Many have been neglected, as well, so they are hungry.

“They pick up the kids in the middle of the night and a lot of times they’re injured, they’re starving. They just need so much,” Burton said.

So she decided, “I could make a bag for that first night they’re picked up.”

She came up with the idea just in time for her home school deadline, naming her organization Traveling Grace. With donations from her mother and other family members, she started creating care packages in January and made her first donation to the Prince George’s County Department of Social Services on March 8.

Then, she worked with friends to start a lemonade stand at school, raising more than $200 for Traveling Grace to create more care packages. She has donated about 30 bags to social services in Maryland — each containing toiletries, a non-perishable meal, clothing, a towel, a Bible, a journal and a few notes of encouragement from children and adults in the area.

Burton said she started her first business about four years ago, when she was 13 years old and in ninth grade.

One of Burton’s ninth-grade assignments was to create a business plan. She came up with Jerk Mania, a catering company serving homemade jerk chicken and side dishes, and she put it into action.

“It got really popular and people really loved it,” said Burton, who would cater events for members of her large extended family as well as family friends. She has continued to work on Jerk Mania, but has decreased her event load to focus on Traveling Grace.

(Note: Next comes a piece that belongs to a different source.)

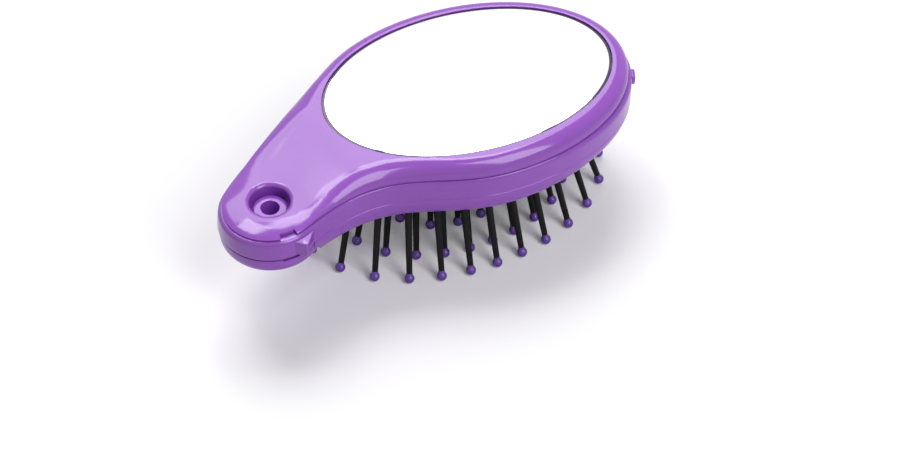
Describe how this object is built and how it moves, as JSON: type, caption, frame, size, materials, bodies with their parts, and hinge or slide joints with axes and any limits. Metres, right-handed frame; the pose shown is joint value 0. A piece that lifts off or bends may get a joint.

Burton has been working toward raising money and collecting items from the community so that she can keep her project going. She is in the process of working with friends to come up with a campaign on crowd funding site IndieGoGo.

Burton has not been allowed to follow up with the recipients of her bags because of social services rules.

“I would love to talk to someone who received one to see how they liked it,” she said. “I’m not exactly sure how they would react to it because I’ve never been in that situation before.”

Her goal, she said, is to give the recipients the same quality of items that she would appreciate. Eventually, she may begin creating different bags for foster children transitioning into college or the workforce, as well as bags for teen mothers in the foster system.

As for her own dreams, Burton will be a senior in the fall, and is planning to apply to colleges. She said her first choice is the University of Maryland, College Park, and she’s interested in becoming a lawyer.